Second one looks like a good large male Melanochromis johannii to me.
Not much idea about the first one. The Vics telling the species is too hard for me, too many similar species and hybrids of these about.


----------



## bac3492 (Jul 25, 2008)

BRANT13 said:


> Fogelhund said:
> 
> 
> > Unfortunately the pictures are not good enough to provide a positive ID on either fish, though I doubt the second fish is a maingano.
> ...


It was my understanding that many of the fishes in the Pseudotropheus genus were fish were not properly ID'd. I know that cynotilapia are known for their teeth, metriaclima known for there head and jaw shape. I dont belive that all pseudotropheus share a specific characteristic. Correct me if i am wrong.

Can it be said that something looks like a pseudotropheus??


----------



## JayUK (Jun 20, 2009)

The 1st fish im 99% certain is a hap ruby green , the reason i say this is *** been after a pair for friggin ages but cant get any lol , beautiful lookin fish tho . As for the second i agree with tropheus , large johanni .


----------



## StructureGuy (Jul 27, 2002)

JayUK said:


> The 1st fish im 99% certain is a hap ruby green , the reason i say this is I've been after a pair for friggin ages but cant get any lol , beautiful lookin fish tho.

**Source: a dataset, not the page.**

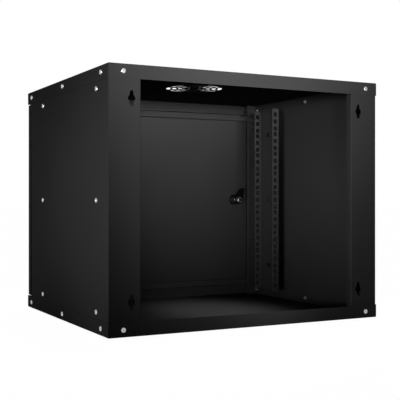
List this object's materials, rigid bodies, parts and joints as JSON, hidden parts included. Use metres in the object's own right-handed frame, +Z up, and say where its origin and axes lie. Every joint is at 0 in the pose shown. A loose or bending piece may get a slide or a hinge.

I don't see the similarity at all. Here is one of my ruby greens.










Now admittedly, mine is in full color and the posters fish is showing a stressed color. But I see a hint of vertical stripes on the posters fish which one doesn't see in a Hap sp. "Ruby Green". And the red below the dorsal fin on the ruby green doesn't go all the way to the caudal penduncal.

Kevin


----------



## Petrochromislover (Feb 23, 2009)

the second fish is a Melanochromis Interruptus
here is a link to the Mel.

http://www.cichlid-forum.com/profiles/s ... php?id=758


----------



## 96brat (Jul 22, 2009)

Thanks for the replies. Been out on vacation for the past few weeks and just got back. The Vic is constantly changing and I wish I could get a good pic of him. Everything is blurred even after trying to enhance it. When he doesn't have the bars showing, he has Emarald Green showing on the bottom of his body and kind of a Metallic Blue through the mid section towards the top. Other times his body is solid Black with Grey patterns. He is definately a Hybrid as I can not find anything like him. I thought maybe a Thickskin or SP 44. Here are a couple more pics. Thanks

http://i679.photobucket.com/albums/vv15 ... -09161.jpg
http://i679.photobucket.com/albums/vv15 ... -09164.jpg
http://i679.photobucket.com/albums/vv15 ... -09166.jpg
http://i679.photobucket.com/albums/vv15 ... -09160.jpg
http://i679.photobucket.com/albums/vv15 ... -09155.jpg
http://i679.photobucket.com/albums/vv15 ... 9127-3.jpg
http://i679.photobucket.com/albums/vv15 ... -09197.jpg


----------



## JayUK (Jun 20, 2009)

Have a look on the genus gallery on here , theres a hp called pundamilia nyererei that looks pretty close , because the pics aren clear you may be able to match him up better , worth a try .


----------



## 96brat (Jul 22, 2009)

Thanks for the info. He does look a little like the pundamilia nyererei and also some of the Hap SP. I guess I will have to wait until he gets a little bit more color to try and figure out what he is. Now to try and find some more Vics. Hard to find any out here in CA like I noticed that they are all over the place back East. Thanks for all the help.


----------



## JayUK (Jun 20, 2009)

Your welcome . it's 1 of the reasons i didnt keep vics there very difficult to get over here in the uk , and the ones that are avaliable are very expensive in relation to tangs and malawi mbuna/peacocks . Anyway wish you luck in your "quest" .


----------



## 24Tropheus (Jun 21, 2006)

Petrochromislover said:


> the second fish is a Melanochromis Interruptus
> here is a link to the Mel.
> 
> http://www.cichlid-forum.com/profiles/s ... php?id=758


Agree, only prob I have with "Melanochromis interruptus" is it has never been formally described (except rather confusingly as a separate fish that is a Dwarf auratus to 6.0 cm. SL) I think, so I tend to stick to calling it a regional type of Melanochromis johannii :thumb:

Not sure but many of the Melanochromis species are a bit of a mess label wise.


----------



## Mcdaphnia (Dec 16, 2003)

Maybe we need a forum for "Unidentifiable Cichlids" too. Because of their crossing proclivities, Victorian haps probably need a family tree, at least a record of who they last came from. The electric blue johanni or whatever scientific name has most recently been ascribed to it, does look very much like the second photo.


----------